The Magic of Saying ‘Yes’ in Senegal
A woman I met in Toubab Dialaw last year at the start of a magical day with Leticia. I will call her ‘our beautiful friend’, she welcomed us and looked after us throughout the day. An embodiment of the Senegalese notion of ‘teranga’. “If there’s a set of values in Senegal, teranga would be the most important one,” says chef Pierre Thiam. “It’s the way you treat the guest.”
We started the day early on the beach, where all the men were, some of them fishing. We always saw the beach full with men, a few women maybe selling fruit or clothing. This left us wondering where were all the women? This particular morning, we saw lots of women, one after another, fetching water from a spring down near the beach. We followed them as they carried the water up hill, across a small square of the village and into the labyrinth of sand streets. We followed each turn they made left and right, and then the street opened on to a clearing next to a mosque where several cauldrons were boiling over fires. A few of the women looked over at us, and then a few more. The expressions on their faces were clear: what were we doing here?

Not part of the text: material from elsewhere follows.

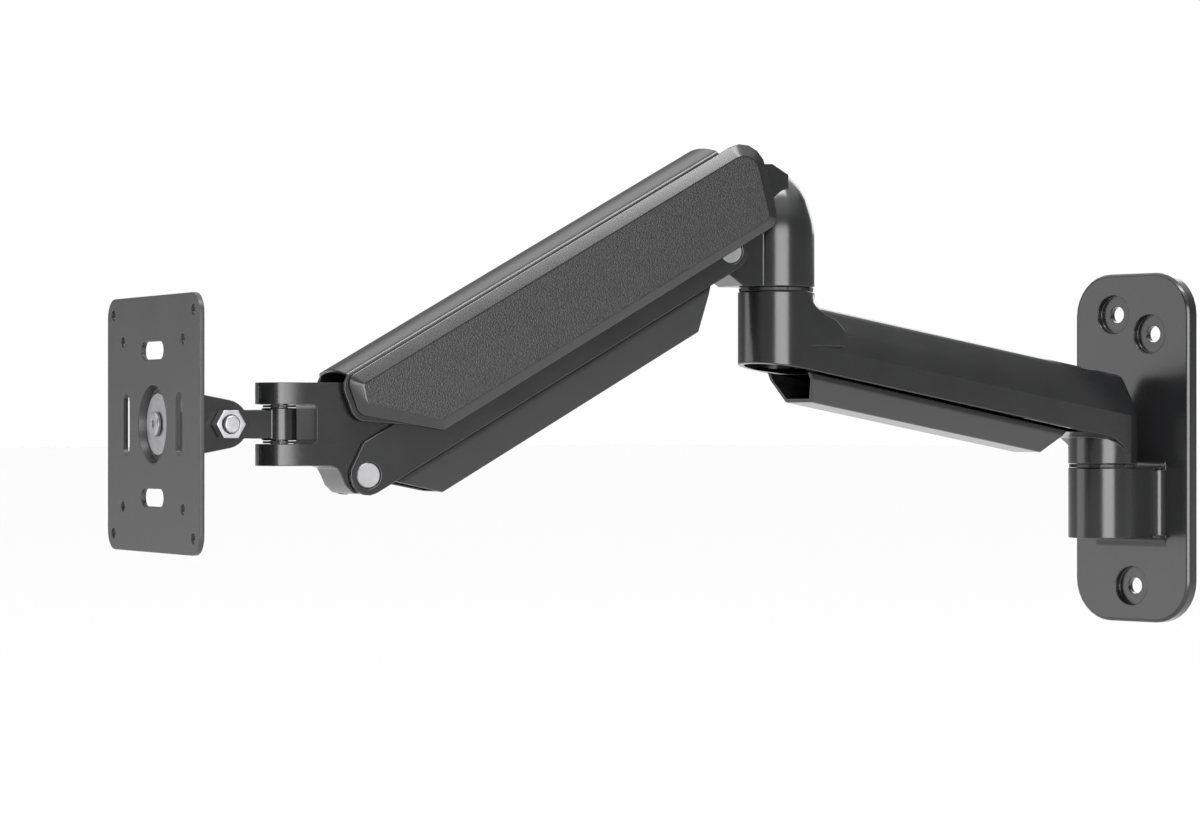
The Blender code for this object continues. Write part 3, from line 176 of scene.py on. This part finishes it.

The women looked at as, and then Leticia began to dance, and they started to gather around. Something shifted. It was as if her dancing opened up a vortex of feminine energy that we were all a part of to create new magical moments. We chatted, we asked what they were cooking, we chatted some more, and hugged, and then they invited us to a baptism. Of course, we said ‘yes’!
Our beautiful friend of teranga led us back into the labyrinth of streets down to a house, and there we met the baby, the baby’s mother and grandmother. We lounged in a bedroom fit for a queen with oscillating fans to keep everyone cool. They brought us some bags of water and millet porridge.
In Senegal, ‘baptism’ is the day that a name is given to the baby – maybe a result of a cross between some catholic name and Muslim traditions as there is no ceremony with holy water.
Everyone was happy to gather to celebrate the new baby and excited about the festivities to come in the evening. We were caught up in their excitement too! We were honored to have been invited and included.
At night, in another open courtyard, completely filled with women there to sing and dance wearing magnificent dresses of colors and patterns, it all seemed like a painting. A few musicians played, including a ‘tama’, or talking drum. These musicians were the only men. Music and laughter filled the space of this communal celebration, women celebrating life! Our beautiful friend of teranga that we had met earlier near the mosque brought us in and we got to dance in the middle. I think I need to start taking some African dance classes.
This is how the magic unfolded on a day in Senegal, a day when we said ‘yes’.
When traveling, what or who do you say ‘yes’ to?
If Africa is calling – Senegal is a great choice!